David Drumm’s response:
I personally have not heard this complaint. I deal with the town at different levels almost daily. In general I believe contract employees are the best way to handle ever changing town needs especially shorter term projects. Contract employees allow us to easily up or down size quickly.
Bill Veach’s response:
I have dealt with several Town employees through personal tasks and through years of advisory committee service. I have seen no correlation between their performance and their status as contractors or direct hires. I have not personally witnessed more turnover from contractors than direct hires or contractors being more distant, and haven’t heard from the “some citizens” that the question mentions.

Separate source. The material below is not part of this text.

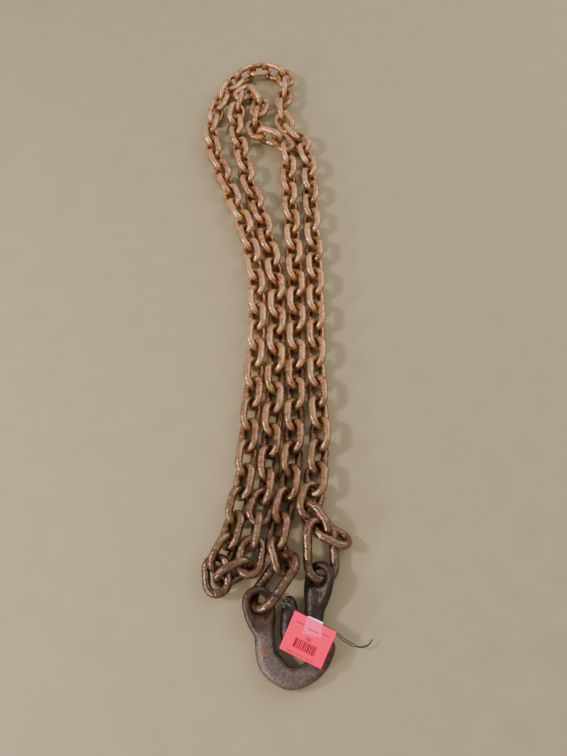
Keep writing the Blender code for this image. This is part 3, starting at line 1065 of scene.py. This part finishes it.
@dataclass
class Studio:
    """The camera at the photograph's angle, a pale floor and soft light."""

    eye: Row = (0.0311, -0.5374, 0.7042)
    tilt_down: float = 61.4
    focal_px: float = 571.0
    image_height_px: int = 756
    sensor_mm: float = 36.0
    near_clip: float = 0.01
    floor_half: float = 4.0
    floor_drop: float = 0.0003
    lamps: tuple[tuple, ...] = (
        ("key", (-1.45, -0.4, 1.35), (0.0, 0.0, 0.0), 0.22, 33.0, "#fff8f2"),
        ("door", (-1.5, -1.7, 0.70), (0.0, -0.2, 0.0), 0.30, 34.0, "#fffaf6"),
        ("fill", (1.5, 1.0, 1.5), (0.0, 0.0, 0.0), 1.8, 34.0, "#fff8ee"),
    )
    glow_colour: str = "#e9ebee"
    glow_strength: float = 1.20

    def camera(self) -> None:
        """Make the camera and set it first."""
        data = bpy.data.cameras.new("camera")
        data.sensor_fit = "VERTICAL"
        data.sensor_height = self.sensor_mm
        data.lens = self.sensor_mm * self.focal_px / self.image_height_px
        data.clip_start = self.near_clip
        seen = in_scene("camera", data)
        seen.location = self.eye
        seen.rotation_euler = (math.radians(90 - self.tilt_down), 0, 0)
        bpy.context.scene.camera = seen

    def light(self, name: str, spot: Row, aim: Row, size: float, power: float, colour: str) -> None:
        """Add one square area light.

        Args:
            name: the light's name.
            spot: where it is.
            aim: what it points at.
            size: its side.
            power: its power in watts.
            colour: its colour.
        """
        data = bpy.data.lights.new(name, "AREA")
        data.size, data.energy = size, power
        data.color = linear(colour)[:3]
        lamp = in_scene(name, data)
        lamp.location = spot
        lamp.rotation_euler = (Vector(aim) - Vector(spot)).to_track_quat("-Z", "Y").to_euler()

    def build(self) -> None:
        """Lay the floor and set the lights and the surrounding glow."""
        signs = np.array([[-1, -1, 0], [1, -1, 0], [1, 1, 0], [-1, 1, 0]])
        floor = mesh_piece("floor", signs * self.floor_half - UP * self.floor_drop, [[0, 1, 2, 3]])
        floor.data.materials.append(Plain("floor_pale", "#928366", "#88795a", 0.75, 40.0, 0.1).make())
        for lamp in self.lamps:
            self.light(*lamp)
        world = bpy.data.worlds.new("glow")
        world.use_nodes = True
        glow = world.node_tree.nodes["Background"]
        glow.inputs["Color"].default_value = linear(self.glow_colour)
        glow.inputs["Strength"].default_value = self.glow_strength
        bpy.context.scene.world = world


# The number of the first link of each kind of node
FIRST_NUMBERS = {"outer_run": 200, "single_link": 400, "slip_coupling": 420, "end_links": 430}
# Links laid one by one (x, y, z of the middle, heading, pitch, roll), routes (x, y, lift and flatness) and
# hook spines (x, y, share of the width), before the shift to the frame's origin. An eye is its place, height,
# outside width, and the direction of the line that it is tilted about with the tilt, in degrees
FIRST_LINK = (0.0189, -0.3927, 0.0150, 106, 1, -50)
NEAR_LOOP = [
    (-0.0035, -0.3339, 0.0160, -111, 5, 11), (-0.0097, -0.3635, 0.0176, -99, 0, 101),
    (-0.0150, -0.3933, 0.0170, -99, 0, -1), (-0.0346, -0.4111, 0.0166, 207, 0, 64),
    (-0.0543, -0.4143, 0.0150, 98, -1, 7), (-0.0480, -0.3892, 0.0153, 64, -1, -52),
]
LAST_LINKS = [
    (0.0564, -0.3268, 0.0173, -107, 3, 29), (0.0614, -0.3501, 0.0164, -55, 3, -55),
    (0.0813, -0.3682, 0.0144, -26, -2, 45),
]
SLIP_COUPLING = (0.0127, -0.4217, 0.0229, 53, 6, 46)
GRAB_COUPLING = (0.0669, -0.3854, 0.0176, -89, -4, 21)
INNER_ROUTE = [
    (0.0115, -0.4170, 0, 0.1), (0.0132, -0.3946, 0, 0), (0.0165, -0.3650, 0, 0), (0.0240, -0.3330, 0, 0),
    (0.0308, -0.3020, 0, 0), (0.0359, -0.2456, 0, 0), (0.0387, -0.1876, 0, 0), (0.0403, -0.1251, 0, 0),
    (0.0417, -0.0575, 0, 0), (0.0420, -0.0032, 0, 0), (0.0400, 0.0547, 0, 0), (0.0370, 0.1164, 0, 0),
    (0.0330, 0.1824, 0, 0), (0.0310, 0.2409, 0, 0), (0.0300, 0.2828, 0.0014, 0.4), (0.0230, 0.3173, 0, 1),
    (0.0050, 0.3340, 0, 1), (-0.0230, 0.3420, 0, 1), (-0.0300, 0.3780, 0, 1), (-0.0200, 0.4160, 0, 1),
    (-0.0185, 0.4465, 0, 1), (-0.0360, 0.4625, 0, 1), (-0.0545, 0.4505, 0, 1),
    (-0.0605, 0.4130, 0.0005, 0.5), (-0.0655, 0.3830, 0.0003, 0), (-0.0618, 0.3540, 0, 0),
    (-0.0578, 0.3278, 0, 0), (-0.0508, 0.3019, 0, 0), (-0.0452, 0.2700, 0, 0), (-0.0395, 0.2350, 0, 0),
    (-0.0318, 0.2043, 0, 0), (-0.0240, 0.1824, 0, 0), (-0.0120, 0.1379, 0, 0), (-0.0030, 0.0954, 0, 0),
    (0.0065, 0.0507, 0, 0), (0.0129, -0.0032, 0, 0), (0.0133, -0.0575, 0, 0), (0.0118, -0.1251, 0, 0),
    (0.0103, -0.1876, 0, 0), (0.0073, -0.2315, 0, 0), (0.0046, -0.2730, 0.0004, 0),
    (0.0030, -0.3050, 0.0012, 0.2), (-0.0020, -0.3400, 0, 1),
]
OUTER_ROUTE = [
    (-0.0406, -0.3698, 0, 0), (-0.0385, -0.3620, 0, 0), (-0.0319, -0.3330, 0, 0), (-0.0266, -0.3040, 0, 0),
    (-0.0248, -0.2864, 0, 0), (-0.0230, -0.2525, 0, 0), (-0.0216, -0.2315, 0, 0), (-0.0187, -0.1876, 0, 0),
    (-0.0167, -0.1251, 0, 0), (-0.0152, -0.0575, 0, 0), (-0.0167, -0.0032, 0, 0), (-0.0234, 0.0507, 0, 0),
    (-0.0316, 0.0912, 0, 0), (-0.0420, 0.1336, 0, 0), (-0.0600, 0.1824, 0, 0), (-0.0740, 0.2242, 0, 0),
    (-0.0880, 0.2654, 0, 0), (-0.1013, 0.3082, 0, 0), (-0.1083, 0.3500, 0, 0), (-0.1035, 0.3900, 0, 0),
    (-0.0945, 0.4330, 0.0005, 0.5), (-0.0775, 0.4780, 0, 1), (-0.0530, 0.5147, 0, 1),
    (-0.0260, 0.5257, 0, 1), (-0.0010, 0.5267, 0, 1), (0.0235, 0.5107, 0, 1), (0.0265, 0.4600, 0, 1),
    (0.0195, 0.4108, 0.0009, 1.5), (0.0220, 0.3773, 0.0003, 1.7), (0.0352, 0.3563, 0, 2),
    (0.0523, 0.3300, 0, 2), (0.0633, 0.2904, 0, 2), (0.0675, 0.2409, 0, 2), (0.0679, 0.1824, 0, 2),
    (0.0689, 0.1271, 0, 2), (0.0709, 0.0707, 0, 2), (0.0708, 0.0024, 0, 2), (0.0701, -0.0611, 0, 2),
    (0.0688, -0.1283, 0, 2), (0.0693, -0.1876, 0, 2), (0.0711, -0.2315, 0, 2), (0.0687, -0.2594, 0, 2),
    (0.0650, -0.2864, 0, 2), (0.0620, -0.3124, 0, 1.5), (0.0590, -0.3425, 0, 1), (0.0585, -0.3600, 0, 1),
    (0.0580, -0.3700, 0, 1),
]
SLIP_SPINE = [
    (-0.0052, -0.4575, 0.74), (-0.0014, -0.4659, 1.20), (0.0015, -0.4761, 1.00), (0.0033, -0.4922, 1.00),
    (0.0068, -0.5025, 1.10), (0.0140, -0.5110, 1.10), (0.0225, -0.5173, 1.00), (0.0310, -0.5202, 0.98),
    (0.0445, -0.5172, 0.94), (0.0564, -0.5102, 0.94), (0.0640, -0.5005, 0.98), (0.0684, -0.4900, 1.00),
    (0.0690, -0.4860, 0.92), (0.0689, -0.4815, 0.66), (0.0687, -0.4775, 0.28),
]
SLIP_EYE = ((-0.0057, -0.4448), 0.0170, 0.038, 65, 20)
GRAB_SPINE = [
    (0.0625, -0.4290, 1.25), (0.0605, -0.4385, 1.15), (0.0586, -0.4500, 0.98), (0.0563, -0.4620, 0.94),
    (0.0525, -0.4720, 0.88), (0.0488, -0.4795, 0.82), (0.0440, -0.4855, 0.80), (0.0380, -0.4880, 0.80),
    (0.0320, -0.4855, 0.80), (0.0290, -0.4785, 0.80), (0.0285, -0.4700, 0.82), (0.0292, -0.4600, 0.83),
    (0.0298, -0.4500, 0.80), (0.0297, -0.4430, 0.68), (0.0295, -0.4385, 0.48), (0.0293, -0.4360, 0.24),
]
GRAB_EYE = ((0.0645, -0.4168), 0.0165, 0.037, -95, 28)
TAG_CORNERS = [(0.0357, -0.4532), (0.0810, -0.4755), (0.0625, -0.5112), (0.0182, -0.4912)]
TIE_ROUTE = [
    (0.0058, -0.4343, 0.0262), (0.0072, -0.4358, 0.0362), (0.0110, -0.4384, 0.0438),
    (0.0166, -0.4412, 0.0436), (0.0212, -0.4438, 0.0368), (0.0246, -0.4460, 0.0285),
    (0.0292, -0.4490, 0.0243), (0.0370, -0.4530, 0.0231), (0.0480, -0.4590, 0.0230),
    (0.0600, -0.4655, 0.0230), (0.0720, -0.4715, 0.0225), (0.0809, -0.4765, 0.0210),
    (0.0880, -0.4815, 0.0180), (0.0956, -0.4856, 0.0140), (0.1030, -0.4882, 0.0105),
    (0.1095, -0.4891, 0.0085), (0.1165, -0.4870, 0.0080), (0.1225, -0.4809, 0.0075),
]
TAG_TOP = 0.0262
# The grey patch worn bare on the slip hook's bowl, and its orange spot: x, y, z and radius in the frame
WORN_BARE = (0.0290, -0.5190, 0.0180, 0.054)
ORANGE_SPOT = (0.0108, -0.5000, 0.0200, 0.0066)


def main() -> None:
    """Build the scene in order: camera, tie, chain, hooks, tag and studio."""
    logging.basicConfig(level=logging.INFO, format="%(name)s: %(message)s")
    studio = Studio()
    studio.camera()
    TagTie(TIE_ROUTE).build()
    Chain().build(RustedSteel("chain_steel_rusted").make())
    forging = {"metallic": 0.35, "roughness": 0.38, "specular": 0.4, "patch_mm": 22.0, "grain_mm": 1.4,
               "ochre_share": 0.12}
    slip = RustedSteel("slip_hook_steel", "#5c4231", "#865f48", "#a37b64", bloom="#a0602c", rose="#8c5c4c",
                       bare=WORN_BARE, spots=(ORANGE_SPOT,), **forging).make()
    # Darker copy of the hook steel for the grab hook: partly its own darker rust, partly painted shade for
    # the shadow it lies in under the tag
    grab = RustedSteel("grab_hook_steel_painted_shade", "#40291f", "#593a2b", "#6e4d3d", bloom="#5c3220", rose="#5b3932",
                       **forging).make()
    ForgedHook("slip_hook", SLIP_SPINE, *SLIP_EYE).build(slip)
    ForgedHook("grab_hook", GRAB_SPINE, *GRAB_EYE).build(grab)
    PriceTag(TAG_CORNERS, TAG_TOP).build()
    studio.build()


if __name__ == "__main__":
    main()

Our situation as a small municipality can generate employee turnover, as some career minded staff go on to larger cities or higher positions. It seems to me that most of the staff has changed since I first went into Town Hall several years ago. The Marine Resources Task Force is on their third staff liaison since I have been Chair. Most of the staff and contractors I have dealt with at Town hall are pleasant, competent professionals. I have had a long career as an engineer, manager and built a company from my garage to over 100 employees. Dealing with staffing was a constant task for a rapidly growing company, as it is for a small town in an era of low unemployment. There are many advantages with contracting employees and I could see why it is a tool that the Town Manager would want to be able to use. If this concern is due to “some citizens” being not happy with a specific employee, it is not the Council’s job to intervene. I have found that micro-managing employees is destructive to productivity and moral and I will avoid micro-managing the Town Manager, who is an employee of the Town Council. I would be interested to hear from these citizens about their complaints regarding contractors being distant.